Google site reliability engineers have repeatedly emphasized that latency is a form of load. Allowing slow requests to pile up is just as dangerous as raw traffic spikes. Systems that shed slow or low priority work stay healthy longer under pressure.

Taken together, the pattern is clear. Load shedding is less about traffic volume and more about controlling contention, protecting dependencies, and preserving the ability to recover.

Load shedding in plain language

At its core, load shedding answers a simple question: when you cannot do everything, what do you refuse to do?

In a healthy system, incoming work arrives, gets queued, processed, and completed within acceptable latency. Under overload, something breaks. CPU saturates, memory pressure rises, downstream services slow, or queues grow without bound.

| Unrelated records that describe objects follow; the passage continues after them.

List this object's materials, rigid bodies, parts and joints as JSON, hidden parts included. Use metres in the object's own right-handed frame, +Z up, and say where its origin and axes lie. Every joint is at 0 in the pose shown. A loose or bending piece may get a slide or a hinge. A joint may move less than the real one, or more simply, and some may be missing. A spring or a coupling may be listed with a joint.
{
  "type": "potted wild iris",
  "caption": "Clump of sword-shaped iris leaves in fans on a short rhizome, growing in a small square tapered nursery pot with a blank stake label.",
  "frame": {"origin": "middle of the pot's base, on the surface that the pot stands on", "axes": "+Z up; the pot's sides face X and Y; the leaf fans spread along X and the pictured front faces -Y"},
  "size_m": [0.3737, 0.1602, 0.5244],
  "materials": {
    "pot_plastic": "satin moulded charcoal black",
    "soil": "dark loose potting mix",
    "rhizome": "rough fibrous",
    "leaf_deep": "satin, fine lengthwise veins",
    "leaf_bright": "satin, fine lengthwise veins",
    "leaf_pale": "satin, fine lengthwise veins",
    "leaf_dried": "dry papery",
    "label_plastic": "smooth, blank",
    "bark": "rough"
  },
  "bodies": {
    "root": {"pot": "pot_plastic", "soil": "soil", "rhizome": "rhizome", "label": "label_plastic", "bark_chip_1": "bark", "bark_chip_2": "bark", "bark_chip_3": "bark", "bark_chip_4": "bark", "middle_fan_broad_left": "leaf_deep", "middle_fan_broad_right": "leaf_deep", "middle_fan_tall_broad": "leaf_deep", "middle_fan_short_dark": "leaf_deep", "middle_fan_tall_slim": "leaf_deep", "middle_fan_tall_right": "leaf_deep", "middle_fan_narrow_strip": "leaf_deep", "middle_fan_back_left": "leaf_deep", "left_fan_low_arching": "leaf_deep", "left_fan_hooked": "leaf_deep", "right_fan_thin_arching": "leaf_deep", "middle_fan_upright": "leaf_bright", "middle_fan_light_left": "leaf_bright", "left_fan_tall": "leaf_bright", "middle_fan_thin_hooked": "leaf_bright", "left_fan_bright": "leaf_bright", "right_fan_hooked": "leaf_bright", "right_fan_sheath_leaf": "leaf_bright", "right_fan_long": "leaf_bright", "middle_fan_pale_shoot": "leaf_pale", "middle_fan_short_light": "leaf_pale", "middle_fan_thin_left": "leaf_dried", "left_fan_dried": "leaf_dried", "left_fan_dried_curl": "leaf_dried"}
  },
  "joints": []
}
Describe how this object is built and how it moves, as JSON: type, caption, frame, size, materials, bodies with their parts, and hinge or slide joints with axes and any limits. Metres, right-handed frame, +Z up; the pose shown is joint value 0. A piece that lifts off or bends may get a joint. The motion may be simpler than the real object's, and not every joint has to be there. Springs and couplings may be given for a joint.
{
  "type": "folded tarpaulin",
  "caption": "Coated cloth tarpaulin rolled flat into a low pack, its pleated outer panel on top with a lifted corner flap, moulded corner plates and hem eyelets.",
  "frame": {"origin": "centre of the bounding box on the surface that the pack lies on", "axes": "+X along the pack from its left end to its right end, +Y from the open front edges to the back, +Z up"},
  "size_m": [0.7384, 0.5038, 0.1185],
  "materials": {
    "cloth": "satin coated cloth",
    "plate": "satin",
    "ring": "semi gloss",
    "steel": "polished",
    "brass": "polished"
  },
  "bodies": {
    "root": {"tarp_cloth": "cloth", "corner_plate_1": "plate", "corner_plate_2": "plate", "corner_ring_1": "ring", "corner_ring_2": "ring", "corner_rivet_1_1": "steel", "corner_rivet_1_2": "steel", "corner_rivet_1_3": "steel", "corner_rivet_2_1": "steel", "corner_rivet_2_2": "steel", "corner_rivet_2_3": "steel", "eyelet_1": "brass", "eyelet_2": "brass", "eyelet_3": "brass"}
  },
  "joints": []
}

Load shedding intervenes by intentionally rejecting or aborting some requests before they consume scarce resources. This can happen at many points:

At the edge, via rate limits or request rejection.
In application code, by refusing non essential operations.
In queues, by dropping messages when backlogs exceed safe limits.
In clients, by failing fast instead of retrying endlessly.

The goal is not fairness. The goal is survival.

Why overload kills systems faster than you expect

The dangerous thing about overload is that it compounds.

Imagine a service that normally handles 10,000 requests per second at 100 ms latency. One dependency slows and latency doubles. Each request now occupies threads twice as long. Effective capacity is cut in half. Queues grow. Clients retry. Retries create more load. Soon, even previously healthy dependencies are overwhelmed.

This is how partial failures become total outages.

Load shedding breaks this feedback loop. By rejecting work early, you prevent queues from exploding and keep latency bounded for the requests you choose to serve.

Here is a rough back of the envelope example:

Service has 200 worker threads.
Normal latency is 100 ms, so capacity is about 2,000 RPS.
Latency spikes to 500 ms during a dependency slowdown.
Effective capacity drops to about 400 RPS.
Incoming traffic stays at 2,000 RPS.

If you do not shed load, 1,600 requests per second pile up. Threads saturate, memory fills, garbage collection thrashes, and the service collapses. If you shed 80 percent of requests quickly, the remaining 400 RPS complete successfully and the system stays responsive.

Common load shedding strategies that actually work

There is no single right way to shed load. Effective systems usually combine several techniques.

Rate limiting and admission control

This is the most visible form of load shedding. You cap how much work enters the system. Requests beyond the limit are rejected immediately.

Good admission control is dynamic. Limits adjust based on observed latency, error rates, or queue depth, not static thresholds chosen months ago.

Priority based shedding

Not all requests matter equally. Authentication, payments, and core reads are often more important than analytics, recommendations, or background syncs.

By assigning priorities, systems can drop low value work first. This keeps critical paths alive even under severe stress.

Circuit breakers and fail fast behavior

When a dependency is slow or failing, continuing to call it is self harm. Circuit breakers detect failure patterns and stop sending traffic temporarily.

Fail fast responses free up threads and prevent resource exhaustion. They also give downstream systems time to recover.

Graceful degradation

Sometimes the best shedding strategy is partial service. You return a simpler response, skip expensive computations, or disable optional features.

Users may notice reduced quality, but they still get something. This is often preferable to total unavailability.

Where load shedding should live in your architecture

One of the biggest mistakes teams make is implementing load shedding too deep in the stack.

Shedding is most effective when it happens as early as possible:

At the CDN or API gateway.
At the service boundary, before expensive work starts.
In clients, before retries amplify load.

Late shedding still helps, but by then resources have already been consumed. Early rejection is cheaper and safer.

What load shedding does not solve

Load shedding is not a substitute for capacity planning, performance optimization, or fixing broken dependencies. It buys you time and stability, not infinite scale.

It also introduces tradeoffs. Some users will be denied service. Metrics may look worse in the short term. Product teams may push back.

These tensions are normal. The alternative is usually worse.

FAQs about load shedding

Is load shedding the same as rate limiting?
Rate limiting is one form of load shedding, but shedding also includes priority drops, circuit breakers, and degradation strategies.

Will users hate being shed?
Users hate outages more. Well designed shedding favors fast failures over slow timeouts and preserves core functionality.

Should every system implement load shedding?
If your system has dependencies, queues, or shared resources, the answer is yes. The question is how explicit and intentional it is.

Honest takeaway

Load shedding is not about being pessimistic. It is about being realistic. At scale, overload will happen. Dependencies will slow. Traffic will spike at the worst possible moment.

Systems that survive are not the ones that try to do everything. They are the ones that know exactly what to drop, when to drop it, and why. If you design that behavior deliberately, load shedding becomes a quiet safety net. If you do not, it becomes an outage postmortem headline.